Renewable power such as wind and solar provided a record 52.5% of Britain’s electricity generation in 2025, government data showed on Thursday, but fossil fuel use also rose.
Britain has a target to largely decarbonise its electricity sector by 2030, which will require a huge scale-up of renewable power.
- Renewable generation in 2025 reached a record 152.5 terawatt hours, up 5.7% from 2024, driven by record output from offshore wind, solar and bioenergy, data from the Department for Energy Security and Net Zero showed.
- Gas power generation rose by 4.7% and was the largest single source of electricity supplies, providing 31.5% of total generation.

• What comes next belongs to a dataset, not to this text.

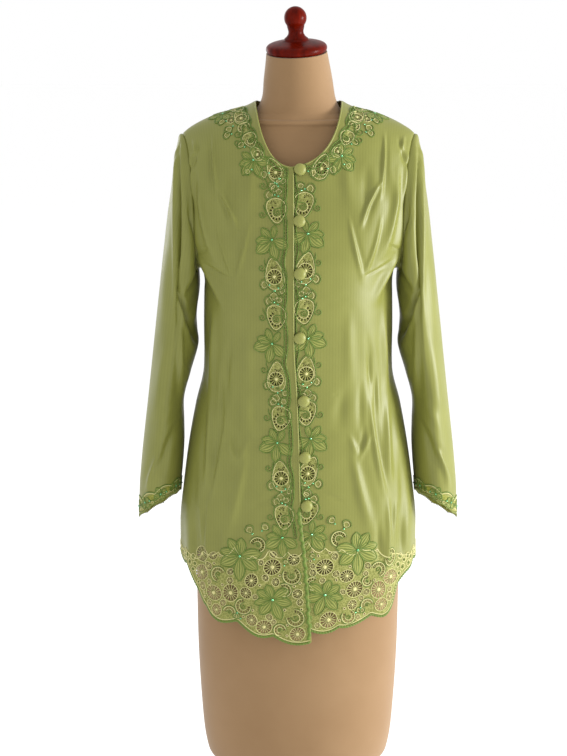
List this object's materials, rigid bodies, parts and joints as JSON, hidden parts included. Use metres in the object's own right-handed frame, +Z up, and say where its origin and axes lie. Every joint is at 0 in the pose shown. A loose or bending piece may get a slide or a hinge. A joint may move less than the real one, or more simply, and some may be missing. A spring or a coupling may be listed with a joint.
{
  "type": "kebaya blouse on a limbless dress form",
  "caption": "Long-sleeved front-buttoning kebaya blouse of striped satin with cutwork embroidery at the opening, hem and cuffs, resting on a limbless dress form on a round stand.",
  "frame": {"origin": "centre of the round base's underside, on the floor under the pole", "axes": "+Z up along the pole, the blouse's opening faces -Y, the wearer's left is +X"},
  "size_m": [0.4992, 0.4, 1.5162],
  "materials": {
    "satin": "yellow-green striped satin, soft sheen",
    "embroidery": "green and pale satin-stitch embroidery with cutwork",
    "covered_button": "buttons and loops covered in the blouse's satin",
    "form_cover": "smooth matte cream knit cover",
    "stained_wood": "red-brown stained and varnished wood",
    "pole_metal": "plain steel tube"
  },
  "bodies": {
    "root": {"back": "satin", "button_1": "covered_button", "button_2": "covered_button", "button_3": "covered_button", "button_4": "covered_button", "button_5": "covered_button", "button_6": "covered_button", "button_7": "covered_button", "cuff_border_left": "embroidery", "cuff_border_right": "embroidery", "form_body": "form_cover", "form_cap": "stained_wood", "front_left": "satin", "front_right": "satin", "hem_border_left": "embroidery", "hem_border_right": "embroidery", "loop_1": "covered_button", "loop_2": "covered_button", "loop_3": "covered_button", "loop_4": "covered_button", "loop_5": "covered_button", "loop_6": "covered_button", "loop_7": "covered_button", "opening_border_left": "embroidery", "opening_border_right": "embroidery", "opening_strip": "satin", "sleeve_left": "satin", "sleeve_right": "satin", "stand_base": "stained_wood", "stand_pole": "pole_metal"}
  },
  "joints": []
}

- Offshore wind generation increased by 6.6% in 2025 as more capacity was added.
- Higher gas and renewables plugged a drop in nuclear generation which fell by 12% to 35.9 TWh, with older plants decommissioned and increased outages across the ageing fleet.
- Last year was the first in more than 140 years with no coal-fired power generation in the country after the last plant closed in 2024.
- Net electricity imports fell 11% from 2024’s record high to 29.7 TWh.
- Total electricity demand increased slightly, up 0.2% to 320.2 TWh.
- Separately, the government said on Thursday that greenhouse gas emissions fell 2% in Britain in 2025, with emissions from the electricity sector down 1%.